Give the number of lines in the listing that hold the word "type". Write nothing but that number.

····················

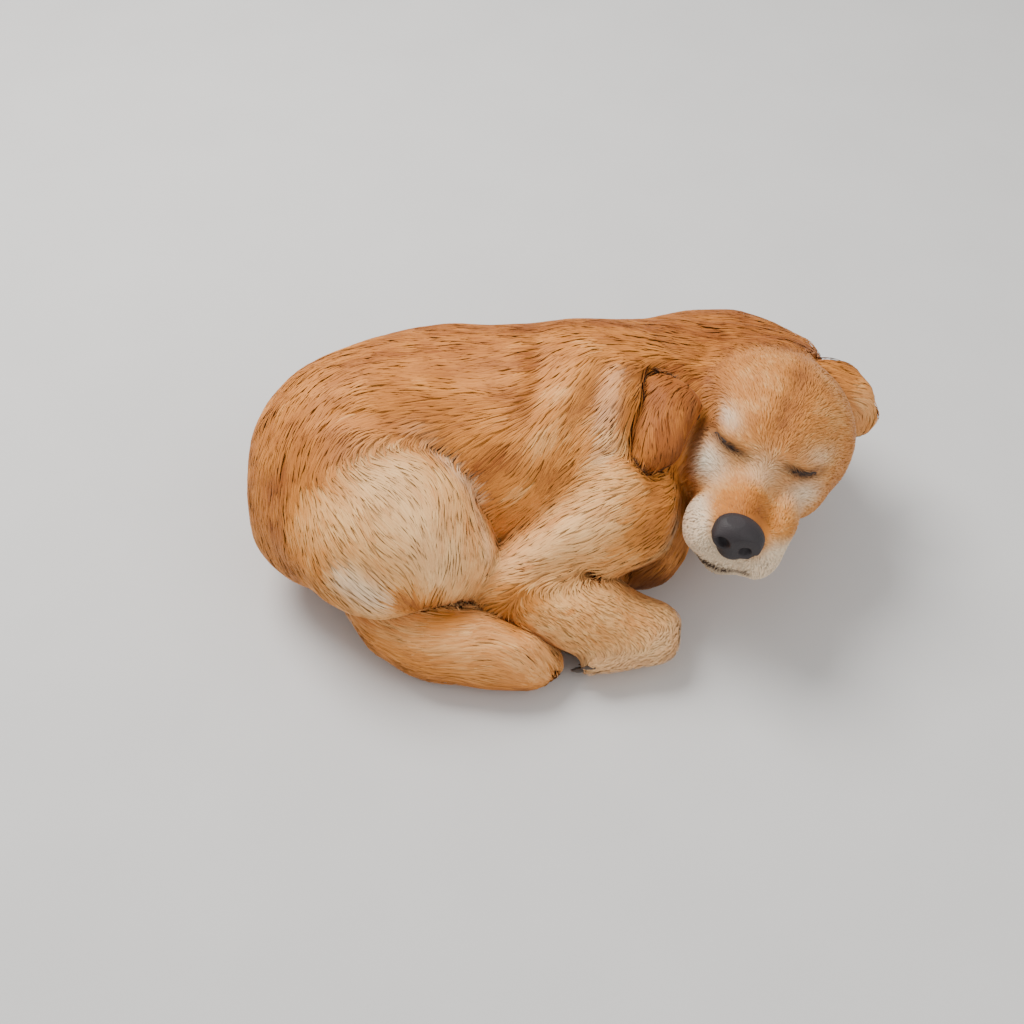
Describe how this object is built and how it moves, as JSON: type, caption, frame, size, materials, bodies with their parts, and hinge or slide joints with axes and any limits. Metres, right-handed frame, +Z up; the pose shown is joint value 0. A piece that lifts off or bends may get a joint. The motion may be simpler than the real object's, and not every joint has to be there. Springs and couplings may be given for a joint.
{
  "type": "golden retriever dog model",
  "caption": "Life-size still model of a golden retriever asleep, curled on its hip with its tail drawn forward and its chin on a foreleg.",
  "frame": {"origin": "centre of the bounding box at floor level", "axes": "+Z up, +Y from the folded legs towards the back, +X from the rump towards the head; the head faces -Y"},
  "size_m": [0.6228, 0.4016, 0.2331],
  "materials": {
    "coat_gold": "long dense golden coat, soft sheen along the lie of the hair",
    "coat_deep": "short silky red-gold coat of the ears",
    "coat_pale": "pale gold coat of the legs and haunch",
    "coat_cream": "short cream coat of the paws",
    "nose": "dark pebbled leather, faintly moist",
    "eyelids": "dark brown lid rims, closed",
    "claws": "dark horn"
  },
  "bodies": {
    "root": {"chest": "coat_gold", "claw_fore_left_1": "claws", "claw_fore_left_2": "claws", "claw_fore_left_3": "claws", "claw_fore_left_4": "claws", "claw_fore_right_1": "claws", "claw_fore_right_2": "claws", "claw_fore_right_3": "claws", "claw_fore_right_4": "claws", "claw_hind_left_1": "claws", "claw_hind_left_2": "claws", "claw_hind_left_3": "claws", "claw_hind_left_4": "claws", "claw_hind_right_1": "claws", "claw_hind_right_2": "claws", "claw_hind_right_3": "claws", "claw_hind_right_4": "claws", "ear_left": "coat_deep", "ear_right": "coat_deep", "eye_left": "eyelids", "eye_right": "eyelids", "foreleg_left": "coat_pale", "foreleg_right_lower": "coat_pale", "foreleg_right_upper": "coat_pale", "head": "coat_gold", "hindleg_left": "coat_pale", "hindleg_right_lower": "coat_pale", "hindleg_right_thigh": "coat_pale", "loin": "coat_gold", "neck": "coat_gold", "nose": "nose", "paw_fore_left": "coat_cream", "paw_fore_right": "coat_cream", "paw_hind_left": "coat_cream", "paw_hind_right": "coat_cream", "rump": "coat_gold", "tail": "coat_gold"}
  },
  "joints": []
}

····················

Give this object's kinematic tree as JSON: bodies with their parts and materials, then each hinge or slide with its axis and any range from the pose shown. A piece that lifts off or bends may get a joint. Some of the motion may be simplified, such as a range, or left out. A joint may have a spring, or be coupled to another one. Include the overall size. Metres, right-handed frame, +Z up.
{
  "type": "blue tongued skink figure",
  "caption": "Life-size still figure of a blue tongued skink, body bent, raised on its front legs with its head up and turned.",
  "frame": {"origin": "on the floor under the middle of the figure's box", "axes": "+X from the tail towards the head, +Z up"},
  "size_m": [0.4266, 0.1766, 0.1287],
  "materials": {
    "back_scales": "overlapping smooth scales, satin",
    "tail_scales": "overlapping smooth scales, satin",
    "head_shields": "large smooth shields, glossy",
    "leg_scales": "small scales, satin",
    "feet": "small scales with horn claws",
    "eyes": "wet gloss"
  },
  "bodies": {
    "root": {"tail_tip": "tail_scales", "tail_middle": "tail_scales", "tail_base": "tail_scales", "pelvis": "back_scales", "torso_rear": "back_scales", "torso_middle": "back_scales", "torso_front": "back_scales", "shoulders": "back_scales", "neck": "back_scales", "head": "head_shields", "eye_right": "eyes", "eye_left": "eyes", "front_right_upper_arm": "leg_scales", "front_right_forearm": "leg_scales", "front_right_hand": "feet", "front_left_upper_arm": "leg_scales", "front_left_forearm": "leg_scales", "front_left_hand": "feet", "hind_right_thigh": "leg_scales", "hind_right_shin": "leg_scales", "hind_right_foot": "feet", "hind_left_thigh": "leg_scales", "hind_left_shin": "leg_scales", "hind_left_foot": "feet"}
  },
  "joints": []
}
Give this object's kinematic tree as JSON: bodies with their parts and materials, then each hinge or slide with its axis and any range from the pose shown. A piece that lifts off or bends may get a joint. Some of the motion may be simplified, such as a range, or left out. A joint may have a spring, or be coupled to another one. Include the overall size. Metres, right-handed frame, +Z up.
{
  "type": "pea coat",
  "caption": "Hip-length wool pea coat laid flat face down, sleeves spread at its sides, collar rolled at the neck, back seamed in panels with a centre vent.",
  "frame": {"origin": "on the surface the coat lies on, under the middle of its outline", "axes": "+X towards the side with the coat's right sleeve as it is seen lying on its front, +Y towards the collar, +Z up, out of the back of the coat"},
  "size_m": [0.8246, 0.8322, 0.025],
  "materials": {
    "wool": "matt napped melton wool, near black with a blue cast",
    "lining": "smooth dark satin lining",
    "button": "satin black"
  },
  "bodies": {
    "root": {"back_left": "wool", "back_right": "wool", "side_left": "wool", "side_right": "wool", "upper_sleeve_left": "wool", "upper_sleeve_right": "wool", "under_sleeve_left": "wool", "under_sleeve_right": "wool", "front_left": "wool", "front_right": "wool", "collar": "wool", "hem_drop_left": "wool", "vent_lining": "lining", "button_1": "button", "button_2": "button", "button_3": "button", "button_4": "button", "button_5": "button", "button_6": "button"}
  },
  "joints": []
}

····················

**Answer for the task:** 4